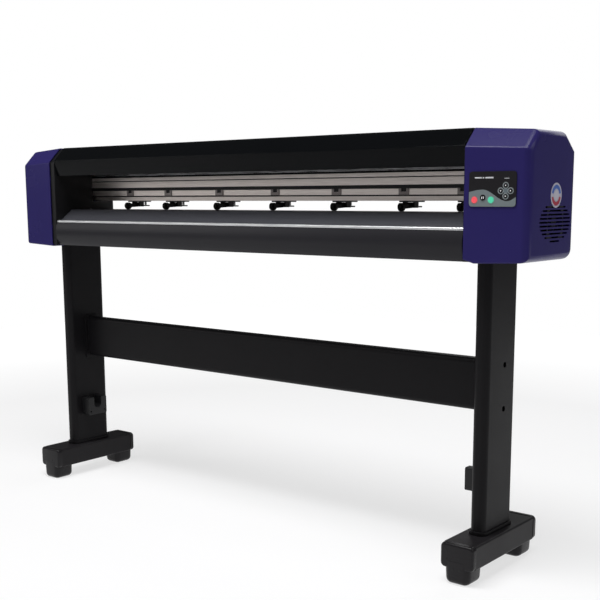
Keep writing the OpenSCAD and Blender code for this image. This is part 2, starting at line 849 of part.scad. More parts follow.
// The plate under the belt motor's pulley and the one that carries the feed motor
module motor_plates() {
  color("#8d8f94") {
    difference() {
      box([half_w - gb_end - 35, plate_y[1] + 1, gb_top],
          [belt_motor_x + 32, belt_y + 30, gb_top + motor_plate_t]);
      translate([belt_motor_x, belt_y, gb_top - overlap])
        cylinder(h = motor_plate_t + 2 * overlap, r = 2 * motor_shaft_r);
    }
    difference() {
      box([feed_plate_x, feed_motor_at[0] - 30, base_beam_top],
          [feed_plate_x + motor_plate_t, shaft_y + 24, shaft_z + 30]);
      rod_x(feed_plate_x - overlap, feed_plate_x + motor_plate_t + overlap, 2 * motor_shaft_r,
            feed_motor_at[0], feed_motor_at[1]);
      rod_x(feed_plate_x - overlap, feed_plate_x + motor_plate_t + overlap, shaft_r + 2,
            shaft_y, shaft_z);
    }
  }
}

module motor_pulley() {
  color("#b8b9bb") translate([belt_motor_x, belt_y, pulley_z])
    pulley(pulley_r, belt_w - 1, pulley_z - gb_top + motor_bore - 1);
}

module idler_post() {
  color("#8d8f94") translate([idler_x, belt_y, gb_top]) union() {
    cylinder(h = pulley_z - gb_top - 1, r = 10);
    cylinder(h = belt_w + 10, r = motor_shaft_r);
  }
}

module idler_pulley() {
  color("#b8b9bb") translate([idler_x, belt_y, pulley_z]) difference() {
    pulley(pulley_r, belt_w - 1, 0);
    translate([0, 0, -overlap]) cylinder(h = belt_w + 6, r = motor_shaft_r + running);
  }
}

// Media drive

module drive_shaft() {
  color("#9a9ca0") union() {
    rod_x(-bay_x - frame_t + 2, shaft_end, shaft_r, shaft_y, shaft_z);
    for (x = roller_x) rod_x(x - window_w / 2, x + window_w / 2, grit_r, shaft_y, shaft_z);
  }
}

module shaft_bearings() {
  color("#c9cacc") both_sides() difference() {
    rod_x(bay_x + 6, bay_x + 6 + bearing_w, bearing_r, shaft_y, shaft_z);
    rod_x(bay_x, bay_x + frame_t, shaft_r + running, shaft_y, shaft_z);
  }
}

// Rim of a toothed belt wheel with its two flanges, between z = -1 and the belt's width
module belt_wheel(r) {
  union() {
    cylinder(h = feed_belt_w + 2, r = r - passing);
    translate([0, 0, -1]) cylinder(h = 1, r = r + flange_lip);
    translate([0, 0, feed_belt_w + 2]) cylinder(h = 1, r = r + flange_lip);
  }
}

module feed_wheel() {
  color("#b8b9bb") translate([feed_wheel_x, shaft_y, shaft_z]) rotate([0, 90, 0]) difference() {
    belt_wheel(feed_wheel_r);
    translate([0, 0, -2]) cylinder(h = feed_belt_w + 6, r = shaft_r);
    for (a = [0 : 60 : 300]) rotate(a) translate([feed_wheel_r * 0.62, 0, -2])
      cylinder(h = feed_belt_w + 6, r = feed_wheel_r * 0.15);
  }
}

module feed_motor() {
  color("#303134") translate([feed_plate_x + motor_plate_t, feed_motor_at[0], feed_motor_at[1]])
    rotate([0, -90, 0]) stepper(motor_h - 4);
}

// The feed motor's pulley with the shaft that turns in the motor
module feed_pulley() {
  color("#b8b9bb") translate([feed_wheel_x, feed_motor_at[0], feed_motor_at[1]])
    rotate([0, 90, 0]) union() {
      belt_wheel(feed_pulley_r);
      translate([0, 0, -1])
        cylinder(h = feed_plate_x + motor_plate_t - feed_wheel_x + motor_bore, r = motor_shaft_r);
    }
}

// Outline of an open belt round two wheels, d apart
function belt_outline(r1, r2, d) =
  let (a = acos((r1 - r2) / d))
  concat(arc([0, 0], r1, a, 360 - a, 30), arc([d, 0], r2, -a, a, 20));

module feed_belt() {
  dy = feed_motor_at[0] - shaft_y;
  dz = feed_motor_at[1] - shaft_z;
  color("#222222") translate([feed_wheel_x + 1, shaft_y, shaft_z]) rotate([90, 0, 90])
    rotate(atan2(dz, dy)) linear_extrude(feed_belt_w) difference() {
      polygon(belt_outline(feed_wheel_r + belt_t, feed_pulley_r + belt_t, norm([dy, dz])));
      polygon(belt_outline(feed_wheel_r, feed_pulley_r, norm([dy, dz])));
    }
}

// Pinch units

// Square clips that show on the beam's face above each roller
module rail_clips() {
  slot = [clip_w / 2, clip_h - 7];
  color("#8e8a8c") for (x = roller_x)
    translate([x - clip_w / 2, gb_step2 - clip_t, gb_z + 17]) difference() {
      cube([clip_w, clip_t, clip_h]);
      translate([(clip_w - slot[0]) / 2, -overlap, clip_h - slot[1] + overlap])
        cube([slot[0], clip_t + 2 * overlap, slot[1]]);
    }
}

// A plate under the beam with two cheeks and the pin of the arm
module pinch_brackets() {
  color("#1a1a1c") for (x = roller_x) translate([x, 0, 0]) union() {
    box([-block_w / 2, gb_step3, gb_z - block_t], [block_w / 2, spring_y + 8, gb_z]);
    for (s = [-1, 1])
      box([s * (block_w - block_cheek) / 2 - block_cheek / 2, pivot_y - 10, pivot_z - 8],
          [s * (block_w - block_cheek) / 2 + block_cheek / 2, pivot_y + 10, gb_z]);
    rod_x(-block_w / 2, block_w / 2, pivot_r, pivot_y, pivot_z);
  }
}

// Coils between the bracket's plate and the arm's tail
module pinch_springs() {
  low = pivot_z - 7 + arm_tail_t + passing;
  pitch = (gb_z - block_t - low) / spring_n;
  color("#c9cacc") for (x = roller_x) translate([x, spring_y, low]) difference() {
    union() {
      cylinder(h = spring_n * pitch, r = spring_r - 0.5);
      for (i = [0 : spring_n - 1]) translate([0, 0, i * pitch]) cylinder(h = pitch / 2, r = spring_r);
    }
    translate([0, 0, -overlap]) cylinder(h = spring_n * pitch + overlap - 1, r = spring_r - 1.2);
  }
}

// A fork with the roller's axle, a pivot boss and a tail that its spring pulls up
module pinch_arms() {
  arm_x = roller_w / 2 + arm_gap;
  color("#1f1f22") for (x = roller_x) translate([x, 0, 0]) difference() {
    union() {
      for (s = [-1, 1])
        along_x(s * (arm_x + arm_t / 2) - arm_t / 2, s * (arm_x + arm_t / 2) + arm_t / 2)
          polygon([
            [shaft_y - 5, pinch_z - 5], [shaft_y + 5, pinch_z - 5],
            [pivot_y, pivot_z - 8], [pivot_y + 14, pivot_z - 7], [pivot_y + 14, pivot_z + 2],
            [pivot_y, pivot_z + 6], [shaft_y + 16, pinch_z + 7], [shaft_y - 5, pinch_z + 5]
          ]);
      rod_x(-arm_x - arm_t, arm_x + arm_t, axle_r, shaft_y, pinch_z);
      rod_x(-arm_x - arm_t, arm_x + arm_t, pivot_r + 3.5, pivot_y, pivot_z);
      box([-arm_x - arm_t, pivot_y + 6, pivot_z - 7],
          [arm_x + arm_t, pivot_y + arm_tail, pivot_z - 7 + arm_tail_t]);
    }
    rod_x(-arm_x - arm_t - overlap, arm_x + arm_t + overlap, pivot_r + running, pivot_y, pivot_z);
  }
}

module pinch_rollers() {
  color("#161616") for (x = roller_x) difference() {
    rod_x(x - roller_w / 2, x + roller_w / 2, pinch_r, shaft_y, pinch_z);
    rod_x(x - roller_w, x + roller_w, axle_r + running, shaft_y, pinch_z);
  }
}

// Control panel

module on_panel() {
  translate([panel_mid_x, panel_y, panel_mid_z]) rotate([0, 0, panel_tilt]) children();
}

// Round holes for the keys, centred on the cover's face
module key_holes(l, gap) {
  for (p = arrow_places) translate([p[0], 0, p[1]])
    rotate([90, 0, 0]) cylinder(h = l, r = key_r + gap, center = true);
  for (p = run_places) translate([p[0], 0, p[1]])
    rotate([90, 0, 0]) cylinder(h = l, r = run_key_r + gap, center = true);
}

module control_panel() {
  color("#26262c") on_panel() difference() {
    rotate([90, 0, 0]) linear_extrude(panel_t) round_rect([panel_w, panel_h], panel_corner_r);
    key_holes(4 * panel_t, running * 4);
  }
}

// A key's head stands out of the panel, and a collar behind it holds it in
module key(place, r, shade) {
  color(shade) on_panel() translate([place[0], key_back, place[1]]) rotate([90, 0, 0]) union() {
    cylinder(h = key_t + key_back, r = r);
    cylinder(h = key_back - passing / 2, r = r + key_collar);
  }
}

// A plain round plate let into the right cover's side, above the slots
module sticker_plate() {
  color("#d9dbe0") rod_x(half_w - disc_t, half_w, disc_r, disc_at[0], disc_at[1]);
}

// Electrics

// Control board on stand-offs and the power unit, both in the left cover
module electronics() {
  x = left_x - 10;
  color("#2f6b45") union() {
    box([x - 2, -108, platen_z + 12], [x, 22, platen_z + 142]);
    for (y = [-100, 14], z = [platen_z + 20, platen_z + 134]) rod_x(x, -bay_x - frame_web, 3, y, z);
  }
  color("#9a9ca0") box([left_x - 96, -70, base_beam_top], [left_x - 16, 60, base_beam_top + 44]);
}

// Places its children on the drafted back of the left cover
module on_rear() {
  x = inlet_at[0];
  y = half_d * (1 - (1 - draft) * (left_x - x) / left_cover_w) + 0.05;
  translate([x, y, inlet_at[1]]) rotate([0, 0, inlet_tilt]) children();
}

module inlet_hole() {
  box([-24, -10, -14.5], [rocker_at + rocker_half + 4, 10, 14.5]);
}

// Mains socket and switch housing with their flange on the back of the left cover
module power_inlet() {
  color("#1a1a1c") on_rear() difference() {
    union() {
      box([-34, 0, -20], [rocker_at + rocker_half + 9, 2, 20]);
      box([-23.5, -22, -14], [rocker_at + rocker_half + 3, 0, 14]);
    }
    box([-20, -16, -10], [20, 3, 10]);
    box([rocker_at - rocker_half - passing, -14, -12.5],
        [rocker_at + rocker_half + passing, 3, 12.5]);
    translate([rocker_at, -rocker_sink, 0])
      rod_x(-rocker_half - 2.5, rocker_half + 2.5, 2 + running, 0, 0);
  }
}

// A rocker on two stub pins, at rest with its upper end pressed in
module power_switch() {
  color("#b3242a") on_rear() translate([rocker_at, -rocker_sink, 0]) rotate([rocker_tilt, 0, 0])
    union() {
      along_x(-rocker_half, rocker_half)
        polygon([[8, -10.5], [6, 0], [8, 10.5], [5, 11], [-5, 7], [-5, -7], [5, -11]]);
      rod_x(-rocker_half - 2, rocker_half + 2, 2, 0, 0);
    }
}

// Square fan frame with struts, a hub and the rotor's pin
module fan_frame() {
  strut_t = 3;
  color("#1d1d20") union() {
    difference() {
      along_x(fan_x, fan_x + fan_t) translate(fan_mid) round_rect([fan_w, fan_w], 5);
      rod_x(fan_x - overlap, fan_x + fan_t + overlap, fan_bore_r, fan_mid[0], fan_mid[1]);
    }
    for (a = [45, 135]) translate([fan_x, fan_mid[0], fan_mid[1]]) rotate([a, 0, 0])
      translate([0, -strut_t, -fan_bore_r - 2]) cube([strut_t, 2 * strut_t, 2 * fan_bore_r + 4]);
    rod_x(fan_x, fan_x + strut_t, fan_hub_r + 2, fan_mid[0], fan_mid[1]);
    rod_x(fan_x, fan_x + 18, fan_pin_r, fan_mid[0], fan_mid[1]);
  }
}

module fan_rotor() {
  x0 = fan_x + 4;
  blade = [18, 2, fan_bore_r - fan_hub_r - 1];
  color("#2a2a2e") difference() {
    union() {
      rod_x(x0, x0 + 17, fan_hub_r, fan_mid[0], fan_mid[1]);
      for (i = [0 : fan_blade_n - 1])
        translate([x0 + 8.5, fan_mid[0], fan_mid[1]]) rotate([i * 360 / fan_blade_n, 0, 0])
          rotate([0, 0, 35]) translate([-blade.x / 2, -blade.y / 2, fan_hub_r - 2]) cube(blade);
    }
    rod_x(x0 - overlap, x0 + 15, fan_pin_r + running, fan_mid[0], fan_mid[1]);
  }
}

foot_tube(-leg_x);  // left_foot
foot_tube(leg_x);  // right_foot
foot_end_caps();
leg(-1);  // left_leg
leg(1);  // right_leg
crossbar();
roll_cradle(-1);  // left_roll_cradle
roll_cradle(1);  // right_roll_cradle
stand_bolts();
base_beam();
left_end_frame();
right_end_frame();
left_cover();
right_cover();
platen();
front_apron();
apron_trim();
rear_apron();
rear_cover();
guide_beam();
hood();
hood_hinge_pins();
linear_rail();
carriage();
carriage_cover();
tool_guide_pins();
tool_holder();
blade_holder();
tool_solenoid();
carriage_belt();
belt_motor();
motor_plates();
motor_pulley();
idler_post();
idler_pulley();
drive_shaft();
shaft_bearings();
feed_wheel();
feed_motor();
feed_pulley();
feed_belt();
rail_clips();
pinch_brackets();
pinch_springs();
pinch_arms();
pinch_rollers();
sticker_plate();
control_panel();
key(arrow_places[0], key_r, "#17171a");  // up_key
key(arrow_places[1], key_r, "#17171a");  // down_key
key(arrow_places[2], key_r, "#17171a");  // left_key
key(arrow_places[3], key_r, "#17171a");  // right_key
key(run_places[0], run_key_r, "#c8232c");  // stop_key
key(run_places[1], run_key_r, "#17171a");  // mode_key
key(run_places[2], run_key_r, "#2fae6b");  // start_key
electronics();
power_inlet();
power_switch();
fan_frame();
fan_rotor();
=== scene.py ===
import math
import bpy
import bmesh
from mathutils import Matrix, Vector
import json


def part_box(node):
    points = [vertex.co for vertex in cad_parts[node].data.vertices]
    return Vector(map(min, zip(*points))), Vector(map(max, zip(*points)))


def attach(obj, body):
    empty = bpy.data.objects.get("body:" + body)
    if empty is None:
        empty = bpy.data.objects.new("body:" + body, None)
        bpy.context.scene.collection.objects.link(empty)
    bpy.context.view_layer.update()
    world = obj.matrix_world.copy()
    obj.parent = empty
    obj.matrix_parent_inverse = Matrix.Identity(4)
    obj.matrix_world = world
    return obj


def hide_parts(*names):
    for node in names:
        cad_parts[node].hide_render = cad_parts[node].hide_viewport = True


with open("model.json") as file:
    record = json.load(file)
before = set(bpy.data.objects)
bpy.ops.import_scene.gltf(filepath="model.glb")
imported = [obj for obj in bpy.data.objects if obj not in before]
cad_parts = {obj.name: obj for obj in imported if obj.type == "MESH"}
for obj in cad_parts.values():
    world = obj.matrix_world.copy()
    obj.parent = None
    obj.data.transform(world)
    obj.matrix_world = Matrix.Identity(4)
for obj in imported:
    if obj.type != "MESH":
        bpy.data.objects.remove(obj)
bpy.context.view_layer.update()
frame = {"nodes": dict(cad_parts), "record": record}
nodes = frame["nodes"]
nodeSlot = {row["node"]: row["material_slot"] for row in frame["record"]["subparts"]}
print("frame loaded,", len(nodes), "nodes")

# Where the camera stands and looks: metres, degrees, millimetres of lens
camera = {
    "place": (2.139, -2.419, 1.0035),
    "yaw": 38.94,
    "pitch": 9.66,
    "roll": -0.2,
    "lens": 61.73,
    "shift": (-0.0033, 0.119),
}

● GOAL
Copy every line above in which the string "Identity" shows up.

● FINAL ANSWER
    obj.matrix_parent_inverse = Matrix.Identity(4)
    obj.matrix_world = Matrix.Identity(4)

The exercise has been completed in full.